Myth 5: Developers want everything figured out at once. As we first implemented Agile, I got some push back from Developers that doing things in pieces would lead to poor architectures, design, missing requirements, etc. With Waterfall, they believed that they were able to get all of those right at the beginning of each project. However, I reminded them that pretty much every project we found changing requirements which lead to changing design which lead to changing architecture. So really how valuable was it to figure everything out in the front?? With that question posed, they gave it a try. And found that they could more easily adjust architecture, design, code by working on things in increments.
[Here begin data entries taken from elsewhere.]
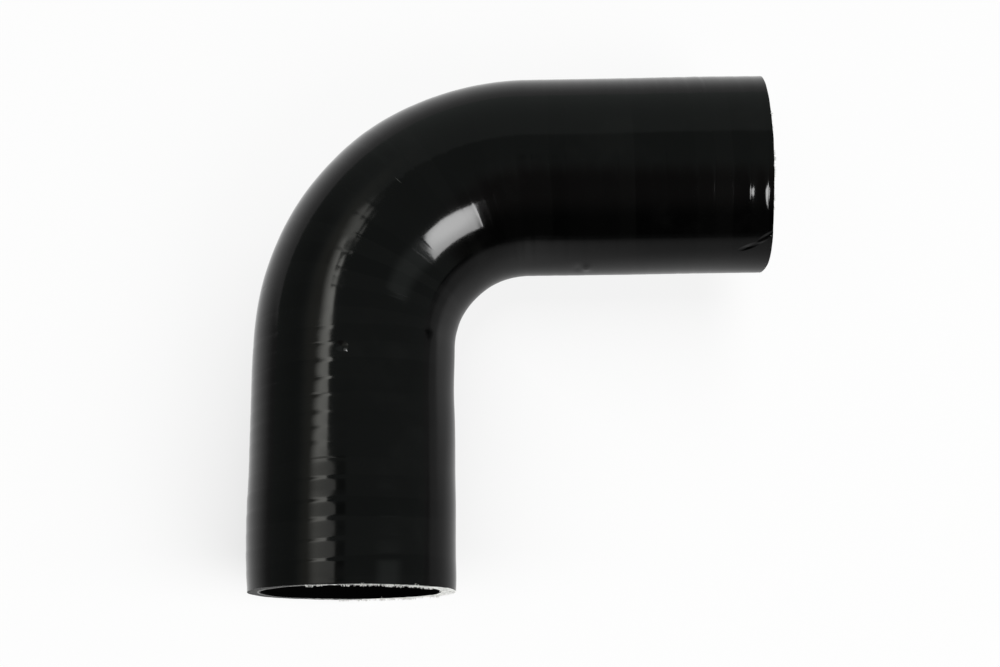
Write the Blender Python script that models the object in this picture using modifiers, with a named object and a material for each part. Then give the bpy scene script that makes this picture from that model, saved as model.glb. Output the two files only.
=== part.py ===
"""Moulded silicone elbow hose, cut square at both mouths and lying on its side.

The hose is laid up straight, as the real one is wrapped: a round blank whose
skin carries one continuous helical step, left by the curing tape. The bore is
cut while the blank is straight, and the blank is then bent along its
centreline. Leg A runs to -Y and leg B to +X from the crossing of the two
centrelines. The lowest line of the skin is at Z = 0, under the middle of the
plan outline. Metres, +Z up.
"""

import math

import bmesh
import bpy
from mathutils import Vector

# Section
BORE = 0.063
WALL = 0.005

# Route of the centreline
BEND_RADIUS = 0.064
BEND_ANGLE = math.radians(90.0)
LEG_A = 0.152  # from the crossing of the centrelines to mouth A
LEG_B = 0.150  # from the crossing of the centrelines to mouth B

# Steps that the curing tape leaves in the skin
LAP_PITCH = 0.007
LAP_STEP = 0.00025
LAP_FALL = 0.0014  # length along the hose in which the skin drops at a tape edge

# Fineness of the round forms
SKIN_SIDES = 48
BORE_SIDES = 48
BEND_RING_ANGLE = math.radians(5.0)
PATH_SPAN_ANGLE = math.radians(45.0)
PATH_STEPS = 48

CUTTER_OVERRUN = 0.004  # how far the bore's cutter runs past each mouth
MERGE_DISTANCE = 0.00001

OUTER_RADIUS = BORE / 2 + WALL
TANGENT_LENGTH = BEND_RADIUS * math.tan(BEND_ANGLE / 2)
STRAIGHT_A = LEG_A - TANGENT_LENGTH
STRAIGHT_B = LEG_B - TANGENT_LENGTH
BEND_LENGTH = BEND_RADIUS * BEND_ANGLE
BLANK_LENGTH = STRAIGHT_A + BEND_LENGTH + STRAIGHT_B


def station(distance):
    """Point and heading of the centreline at a distance from mouth A, about the crossing."""
    turned = min(max(distance - STRAIGHT_A, 0.0) / BEND_RADIUS, BEND_ANGLE)
    past_bend = max(distance - STRAIGHT_A - BEND_LENGTH, 0.0)
    before_bend = min(distance - STRAIGHT_A, 0.0)
    heading = Vector((math.sin(turned), math.cos(turned), 0.0))
    point = Vector(
        (
            BEND_RADIUS * (1.0 - math.cos(turned)),
            BEND_RADIUS * math.sin(turned) - TANGENT_LENGTH,
            0.0,
        )
    )
    return point + heading * (before_bend + past_bend), heading


def bend_stations(step_angle):
    """Distances from mouth A of even steps round the bend, its two ends included."""
    count = max(1, math.ceil(BEND_ANGLE / step_angle - 1e-6))
    return [STRAIGHT_A + BEND_LENGTH * i / count for i in range(count + 1)]


def crossing_location():
    """Where the centrelines cross, with the plan outline centred and the skin on Z = 0."""
    edges = []
    for distance in [0.0, *bend_stations(BEND_RING_ANGLE), BLANK_LENGTH]:
        point, heading = station(distance)
        side = Vector((heading.y, -heading.x, 0.0)) * OUTER_RADIUS
        edges += [point + side, point - side]
    middle_x = (min(e.x for e in edges) + max(e.x for e in edges)) / 2
    middle_y = (min(e.y for e in edges) + max(e.y for e in edges)) / 2
    return Vector((-middle_x, -middle_y, OUTER_RADIUS))


def silicone(name):
    """Black glossy silicone rubber."""
    material = bpy.data.materials.new(name)
    material.use_nodes = True
    shader = material.node_tree.nodes["Principled BSDF"]
    shader.inputs["Base Color"].default_value = (0.008, 0.009, 0.009, 1.0)
    shader.inputs["Roughness"].default_value = 0.16
    shader.inputs["Metallic"].default_value = 0.0
    shader.inputs["IOR"].default_value = 1.41
    material.diffuse_color = (0.03, 0.032, 0.032, 1.0)
    return material


def profile_object(name, points, collection):
    """An open run of edges through (radius, height) points on the +X side of the Z axis."""
    mesh = bpy.data.meshes.new(name)
    bm = bmesh.new()
    verts = [bm.verts.new((radius, 0.0, height)) for radius, height in points]
    for upper, lower in zip(verts, verts[1:]):
        bm.edges.new((upper, lower))
    bm.to_mesh(mesh)
    bm.free()
    profile = bpy.data.objects.new(name, mesh)
    collection.objects.link(profile)
    return profile


def add_screw(profile, sides, pitch=0.0, turns=1):
    """Turns a profile about Z, or winds it up Z where it has a pitch."""
    screw = profile.modifiers.new("Turn", "SCREW")
    screw.axis = "Z"
    screw.angle = math.tau
    screw.screw_offset = pitch
    screw.iterations = turns
    screw.steps = sides
    screw.render_steps = sides
    screw.use_merge_vertices = True
    screw.merge_threshold = MERGE_DISTANCE
    screw.use_smooth_shade = True


def wrapped_blank(name, collection):
    """Solid round blank from Z = 0 to its full length, with the tape's helical step in its skin."""
    turns = math.ceil(BLANK_LENGTH / LAP_PITCH) + 3
    start = -LAP_PITCH
    crest = OUTER_RADIUS
    trough = OUTER_RADIUS - LAP_STEP
    one_lap = [
        (trough, start),
        (crest, start - LAP_FALL),
        (trough, start - LAP_PITCH),
    ]
    skin = profile_object(name + "_skin", one_lap, collection)
    add_screw(skin, SKIN_SIDES, LAP_PITCH, turns)

    evaluated = skin.evaluated_get(bpy.context.evaluated_depsgraph_get())
    mesh = bpy.data.meshes.new_from_object(evaluated)
    mesh.name = name
    bpy.data.objects.remove(skin)

    bm = bmesh.new()
    bm.from_mesh(mesh)
    bmesh.ops.remove_doubles(bm, verts=bm.verts[:], dist=MERGE_DISTANCE)
    for height, outward in ((0.0, -1.0), (BLANK_LENGTH, 1.0)):
        cut = bmesh.ops.bisect_plane(
            bm,
            geom=bm.verts[:] + bm.edges[:] + bm.faces[:],
            dist=MERGE_DISTANCE,
            plane_co=(0.0, 0.0, height),
            plane_no=(0.0, 0.0, outward),
            clear_outer=True,
        )
        rim = [item for item in cut["geom_cut"] if isinstance(item, bmesh.types.BMEdge)]
        cap = bmesh.ops.edgenet_fill(bm, edges=rim)
        for face in cap["faces"]:
            face.smooth = False
    bmesh.ops.recalc_face_normals(bm, faces=bm.faces[:])
    bm.to_mesh(mesh)
    bm.free()
    blank = bpy.data.objects.new(name, mesh)
    collection.objects.link(blank)
    return blank


def bore_cutter(name, collection):
    """Round bar through the blank, ringed where the hose bends so that it bends with it."""
    top = BLANK_LENGTH + CUTTER_OVERRUN
    bottom = -CUTTER_OVERRUN
    radius = BORE / 2
    rings = [(radius, height) for height in reversed(bend_stations(BEND_RING_ANGLE))]
    points = [(0.0, top), (radius, top), *rings, (radius, bottom), (0.0, bottom)]
    cutter = profile_object(name, points, collection)
    add_screw(cutter, BORE_SIDES)
    cutter.hide_render = True
    cutter.display_type = "WIRE"
    return cutter


def centreline_guide(name, collection):
    """Path that the straight blank is bent along, from mouth A to mouth B."""
    curve = bpy.data.curves.new(name, "CURVE")
    curve.dimensions = "3D"
    curve.resolution_u = PATH_STEPS
    curve.render_resolution_u = PATH_STEPS
    stops = [0.0, *bend_stations(PATH_SPAN_ANGLE), BLANK_LENGTH]
    spline = curve.splines.new("BEZIER")
    spline.bezier_points.add(len(stops) - 1)

    def handle_length(start, end):
        """Handle that keeps a span straight, or on the bend's arc."""
        middle = (start + end) / 2
        if STRAIGHT_A < middle < STRAIGHT_A + BEND_LENGTH:
            return 4 / 3 * math.tan((end - start) / BEND_RADIUS / 4) * BEND_RADIUS
        return (end - start) / 3

    before = [handle_length(stops[0], stops[1])]
    before += [handle_length(a, b) for a, b in zip(stops, stops[1:])]
    after = before[1:] + before[-1:]
    for knot, distance, back, ahead in zip(spline.bezier_points, stops, before, after):
        point, heading = station(distance)
        knot.handle_left_type = "FREE"
        knot.handle_right_type = "FREE"
        knot.co = point
        knot.handle_left = point - heading * back
        knot.handle_right = point + heading * ahead
    guide = bpy.data.objects.new(name, curve)
    collection.objects.link(guide)
    guide.hide_render = True
    guide.display_type = "WIRE"
    return guide


def build():
    for item in list(bpy.data.objects):
        bpy.data.objects.remove(item, do_unlink=True)

    parts = bpy.data.collections.new("silicone_elbow_hose")
    cutters = bpy.data.collections.new("cutters_and_guides")
    for collection in (parts, cutters):
        bpy.context.scene.collection.children.link(collection)

    hose = wrapped_blank("elbow_hose", parts)
    hose.data.materials.append(silicone("black_silicone"))
    bore = bore_cutter("bore_cutter", cutters)
    guide = centreline_guide("centreline", cutters)

    cut = hose.modifiers.new("Bore", "BOOLEAN")
    cut.operation = "DIFFERENCE"
    cut.solver = "EXACT"
    cut.object = bore

    bend = hose.modifiers.new("Bend", "CURVE")
    bend.object = guide
    bend.deform_axis = "POS_Z"

    for item in (hose, bore, guide):
        item.location = crossing_location()


build()
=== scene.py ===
"""Looks of a moulded silicone elbow hose, lying on its side on a pale studio floor.

The hose is one wall of rubber and fabric, swept along one centreline from
mouth A to mouth B. Its skin carries the steps of the curing tape, and its two
cut ends show the threads of the fabric plies.
"""

import math
import random

import bmesh
import bpy
import numpy as np
from bpy.props import FloatProperty, FloatVectorProperty, IntProperty, PointerProperty
from bpy.types import Operator, Panel, PropertyGroup
from mathutils import Matrix, Vector, noise


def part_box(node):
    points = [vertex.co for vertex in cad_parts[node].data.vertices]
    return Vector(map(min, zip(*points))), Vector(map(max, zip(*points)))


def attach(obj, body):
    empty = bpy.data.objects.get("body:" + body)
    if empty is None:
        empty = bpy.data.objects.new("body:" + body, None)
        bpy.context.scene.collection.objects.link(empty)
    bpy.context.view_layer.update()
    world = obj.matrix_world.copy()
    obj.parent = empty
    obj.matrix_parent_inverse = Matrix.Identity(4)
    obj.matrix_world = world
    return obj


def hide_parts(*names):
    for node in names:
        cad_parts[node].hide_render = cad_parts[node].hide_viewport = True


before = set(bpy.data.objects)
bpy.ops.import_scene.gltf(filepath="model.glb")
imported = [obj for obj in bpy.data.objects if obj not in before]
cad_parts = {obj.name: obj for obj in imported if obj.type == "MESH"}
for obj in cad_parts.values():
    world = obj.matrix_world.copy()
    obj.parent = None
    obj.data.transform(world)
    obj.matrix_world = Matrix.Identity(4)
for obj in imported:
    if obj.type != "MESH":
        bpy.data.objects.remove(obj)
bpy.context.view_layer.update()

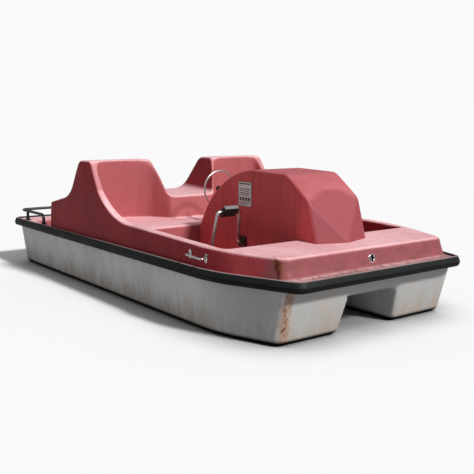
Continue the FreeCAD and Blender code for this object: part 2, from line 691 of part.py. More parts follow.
# ---------------------------------------------------------------- steering
def make_steering():
    rim = Part.makeTorus(STEER_RING, STEER_TUBE, Vector(STEER_X, 0, STEER_Z), Vector(1, 0, 0))
    column = rod((STEER_X - 14, 0, STEER_Z), (396, 0, STEER_Z), COLUMN_RADIUS)
    bore = rod((STEER_X - 40, 0, STEER_Z), (500, 0, STEER_Z), COLUMN_RADIUS + 0.02)
    spokes = []
    for degrees in (-60, -120):
        turn = math.radians(degrees)
        end = (STEER_X, STEER_RING * math.cos(turn), STEER_Z + STEER_RING * math.sin(turn))
        spokes.append(rod((STEER_X, 0, STEER_Z), end, 4.5))
    boss = rod((STEER_X - 12, 0, STEER_Z), (STEER_X + 14, 0, STEER_Z), 20.0)
    node("steering_wheel_rim", rim)
    node("steering_wheel_spider", fuse([boss] + spokes).cut(bore).cut(rim))
    node("steering_column", column)
    sleeve = rod((302, 0, STEER_Z), (386, 0, STEER_Z), 16.0)
    seat = rod((316, 0, STEER_Z), (420, 0, STEER_Z), 27.0).cut(housing_form(0.0))
    running = rod((290, 0, STEER_Z), (400, 0, STEER_Z), COLUMN_RADIUS + FIT)
    node("column_bearing", fuse([sleeve, seat.Solids[0]]).cut(running))
    drill("paddle_housing", [rod((300, 0, STEER_Z), (400, 0, STEER_Z), 16.05)])
    drum = fuse([rod((DRUM_X - 12, 0, STEER_Z), (DRUM_X + 12, 0, STEER_Z), DRUM_PITCH - CABLE_RADIUS - 0.3)]
                + [rod((DRUM_X + x, 0, STEER_Z), (DRUM_X + x + 2, 0, STEER_Z), 21.0) for x in (-12, -1, 10)])
    node("cable_drum", drum.cut(bore))


def make_cables():
    cables = {"port": (1.0, DRUM_X - 5.5, PORT_CABLE_Z), "starboard": (-1.0, DRUM_X + 5.5, STARBOARD_CABLE_Z)}
    routes = []
    for name, (side, x, low) in cables.items():
        near = side * DRUM_PITCH
        far = -side * (RUDDER_PITCH + 3.0)
        top = STEER_Z + DRUM_PITCH
        points = [(x, -near * 0.1, top), (x, near, top), (x, near, low), (200, near, low),
                  (RUDDER_X - RUDDER_PITCH, far, low), (RUDDER_X - RUDDER_PITCH, far * 0.05, low)]
        bends = [DRUM_PITCH - 0.1, DRUM_PITCH - 0.1, 200.0, RUDDER_PITCH - 4]
        routes.append(bent_rod(points, bends, CABLE_RADIUS))
        pulley_x = x - DRUM_PITCH
        pulley_z = low + DRUM_PITCH

        def wheel(radius, y0, y1):
            return rod((pulley_x, near + y0, pulley_z), (pulley_x, near + y1, pulley_z), radius)
        pulley = fuse([wheel(DRUM_PITCH - CABLE_RADIUS - 0.3, -4, 4), wheel(19.0, -4, -2.2), wheel(19.0, 2.2, 4)])
        node("turning_pulley_" + name, pulley.cut(wheel(5.0 + FIT, -10, 10)))
        glands = [rod((150, near * 0.97, low), (195, near * 0.97, low), 4.5)]
        drill("deck_shell", glands)
        drill("paddle_housing", glands + [rod((x, near, 480), (x, near, 640), 4.0)])
    node("steering_cables", *routes)
    plate = box(183, 187, -28, 28, 216, 266)
    ears = [box(186, 268, y0, y1, 224, 262) for y0, y1 in ((-27, -21), (-11, 11), (21, 27))]
    pins = []
    for name, (side, x, low) in cables.items():
        y0, y1 = sorted((side * 5, side * 25))
        pins.append(rod((x - DRUM_PITCH, y0, low + DRUM_PITCH), (x - DRUM_PITCH, y1, low + DRUM_PITCH), 5.0))
    bracket = fuse([plate] + ears + pins)
    for name, (side, x, low) in cables.items():
        bracket = bracket.cut(rod((175, side * 15.6, low), (195, side * 15.6, low), 4.5))
    node("pulley_bracket", bracket)


def make_rudder():
    def disc(radius, z0, z1):
        return rod((RUDDER_X, 0, z0), (RUDDER_X, 0, z1), radius)
    core = RUDDER_PITCH - CABLE_RADIUS - 1.5
    wheel = fuse([disc(core, 215.6, 229), disc(65, 215.6, 216.6), disc(65, 221.5, 222.5), disc(65, 227.4, 228.4),
                  disc(18, 228, 262)])
    stock = disc(10.0, 40, 338)
    bore = disc(10.02, 0, 400)
    node("rudder_cable_wheel", wheel.cut(bore))
    node("rudder_stock", stock)
    foil = [Vector(RUDDER_X + x, y, 35) for x, y in ((34, 0), (22, 10), (0, 14), (-40, 11), (-170, 1.5),
                                                     (-170, -1.5), (-40, -11), (0, -14), (22, -10))]
    blade = Part.Face(Part.makePolygon(foil + foil[:1])).extrude(Vector(0, 0, 150))
    node("rudder_blade", blade.cut(bore))
    running = disc(10.0 + FIT, 190, 345)
    lower = fuse([disc(16, 192, 214), disc(25, 200, 206.6)]).cut(running)
    upper = fuse([disc(16, 312, 338.6), disc(25, 333, 338.6)]).cut(running)
    node("rudder_bushes", lower, upper)
    drill("hull_shell", [disc(16.1, 190, 230)])


# ---------------------------------------------------------------- build
def main():
    make_hull()
    make_deck()
    make_housing()
    make_rub_rail()
    screws = make_stern_rail()
    make_grab_handles(screws)
    make_bow_eye()
    make_drain_plugs()
    make_foam()
    make_crankshaft()
    make_pedals()
    make_bearings()
    make_paddle_wheel()
    make_steering()
    make_cables()
    make_rudder()
    os.makedirs("parts", exist_ok=True)
    for name, shape in NODES.items():
        shape.exportStep("parts/" + name + ".step")
        size = shape.BoundBox
        print("%-34s %2d solids %10.0f mm3  x %.1f %.1f y %.1f %.1f z %.1f %.1f %s" % (
            name, len(shape.Solids), shape.Volume, size.XMin, size.XMax, size.YMin, size.YMax,
            size.ZMin, size.ZMax, "" if shape.isValid() else "INVALID"))


main()
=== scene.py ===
import json
import math

import bpy
import numpy as np
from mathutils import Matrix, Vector


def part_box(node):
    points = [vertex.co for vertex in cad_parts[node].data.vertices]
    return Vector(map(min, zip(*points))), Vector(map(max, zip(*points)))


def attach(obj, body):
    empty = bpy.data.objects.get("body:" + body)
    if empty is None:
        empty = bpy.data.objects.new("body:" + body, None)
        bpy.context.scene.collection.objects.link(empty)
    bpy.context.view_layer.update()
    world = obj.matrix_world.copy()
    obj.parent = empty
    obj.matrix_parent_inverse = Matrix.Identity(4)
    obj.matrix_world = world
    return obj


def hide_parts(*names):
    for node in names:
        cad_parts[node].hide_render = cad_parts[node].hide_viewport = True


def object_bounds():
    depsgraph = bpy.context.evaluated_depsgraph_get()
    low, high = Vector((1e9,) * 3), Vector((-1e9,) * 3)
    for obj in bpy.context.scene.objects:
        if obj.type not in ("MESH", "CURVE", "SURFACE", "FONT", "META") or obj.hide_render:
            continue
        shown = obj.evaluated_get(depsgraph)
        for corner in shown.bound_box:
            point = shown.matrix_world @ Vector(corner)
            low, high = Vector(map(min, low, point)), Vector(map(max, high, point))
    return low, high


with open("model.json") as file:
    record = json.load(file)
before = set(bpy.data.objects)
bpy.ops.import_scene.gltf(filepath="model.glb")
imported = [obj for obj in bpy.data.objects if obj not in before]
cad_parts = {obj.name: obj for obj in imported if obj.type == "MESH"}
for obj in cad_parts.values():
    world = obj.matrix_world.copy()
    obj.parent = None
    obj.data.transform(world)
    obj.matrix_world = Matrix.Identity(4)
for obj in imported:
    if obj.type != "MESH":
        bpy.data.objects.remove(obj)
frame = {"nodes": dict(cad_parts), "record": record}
cad_low, cad_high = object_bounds()

# Two-seat pedal boat. Metres, +X to the bow, +Y to port, +Z up, the ground at z = 0.
# The hull, deck and paddle housing are moulded here with the round edges and swept seats of real
# laminate, and the rub rail, plate and bow eye are made finer; every other piece is the CAD mesh.


# ---------------------------------------------------------------- sizes and places
def span(name):
    """Lowest and highest corner of a CAD node, to a tenth of a millimetre."""
    low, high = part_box(name)
    return [round(v, 4) for v in low], [round(v, 4) for v in high]


hull_low, hull_high = span("hull_shell")
deck_low, deck_high = span("deck_shell")
housing_low, housing_high = span("paddle_housing")
rail_low, rail_high = span("rub_rail")
plate_low, plate_high = span("info_plate")

SKIN = 0.006                           # thickness of the laminate
HULL_TOP = hull_high[2] - SKIN         # underside of the hull's flange
LIP = hull_high[2] + SKIN              # top of the deck's flange
BEND_X = 1.020                         # where the parallel sides start to turn in to the bow
BEND_RADIUS = 0.850
BEND_ANGLE = math.radians(20.0)
HULL_BEND_ANGLE = math.radians(18.5)
IN_SLOT = 0.002                        # how far the flanges reach on into the rub rail's slot
FLANGE = dict(half=hull_high[1] + IN_SLOT, bow=hull_high[0] + IN_SLOT, stern=hull_low[0] - IN_SLOT,
              bend_x=BEND_X)

TUNNEL_LOW = 0.212                     # tunnel half width at the ground
TUNNEL_HIGH = 0.190                    # and at its roof
TUNNEL_ROOF = 0.207
MOUTH_X = 1.530                        # where the tunnel starts to flare open at the bow
MOUTH_RUN = 0.070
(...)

Myth 6: Developers cannot self-organize or self-improve. As a manager, this is where I really learned that this was a myth. I honestly thought that project managers and myself as a functional manager needed to be there to identify where improvements needed to be made and make the team implement those improvements (whether or not they truly understand the improvements). As a result, the team became dependent on management to make things better. Those dependencies became bottlenecks, because we would try to implement big changes instead of a lot of little changes. I also thought it was management's job to help assign tasks to people and make sure those people stayed on task. Again, this caused more bottlenecks. Here, the role of management was to REMOVE bottlenecks, yet we were BECOMING the bottleneck. All because of this notion that developers needed management to do these things for them. What developers really needed was practices that provided them the focus, direction, feedback and autonomy to do their work well. They are in the best place to know how to do their jobs well, so shouldn't they be the ones who figure out how best to accomplish that? When management backs off and the teams realize that it is their responsibility to improve things, they will do so. Plus, in the process they will feel better about themselves, their role in the company and their feelings about management.